GameChanger of the Month – May 2009

Cutie1Father Alberto Cutie of Miami has been in the news a lot lately.  First, a Spanish language tabloid caught the handsome celebrity priest canoodling with a woman on the beach.  Last week he made the mainstream news again when he announced in a press conference that he was changing his affiliation from the Catholic Church, with its rules on celibacy, to the Episcopal Church, where priests are allowed to marry.

Forget for a second that this scene has anything to do with religion.  It’s not really what the scene is about, anyway.  The scene is about is faith and  faithlessness.  It is about reputation and disrepute.  It is about a tug of war between one’s own personal brand and values, and the brand and values of an organization.

In other words, it is a scene that is completely familiar to anyone who’s ever had to make a career decision that involves profound personal choices.  Which means it’s about all of us.
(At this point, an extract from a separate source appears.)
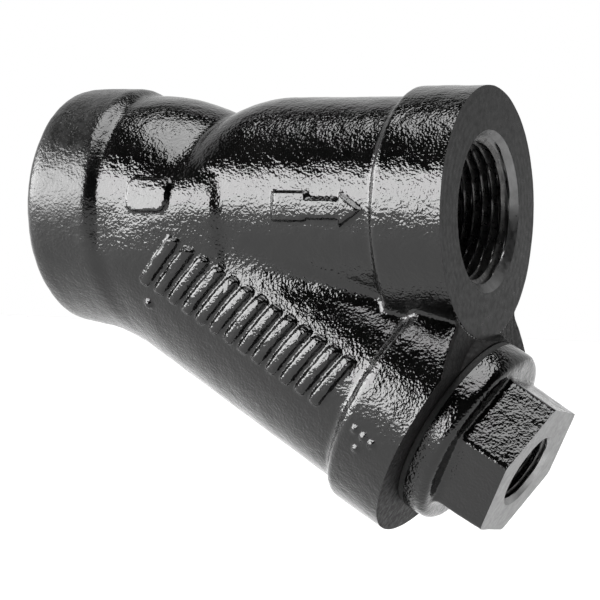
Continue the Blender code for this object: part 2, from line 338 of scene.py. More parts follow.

By making his Catholic-to-Episcopal ‘career move,’ Father Cutie (it’s pronounced COO-tee-ay, sorry to disappoint the anthropomasticians among you) went from being a pariah in one organization to a valued member of another.  By choosing the person he loves over the organization to which he belonged, Cutie affirmed the bona fides of his personal brand.  Known for giving relationship advice to young Spanish-speaking people (he has a radio show and a book on the subject) in South Florida, he gained more cred than he lost.  After all, it only makes sense that someone in a relationship giving advice about relationships comes across as more authentic to his audience than someone who’s celibate, or professes to be.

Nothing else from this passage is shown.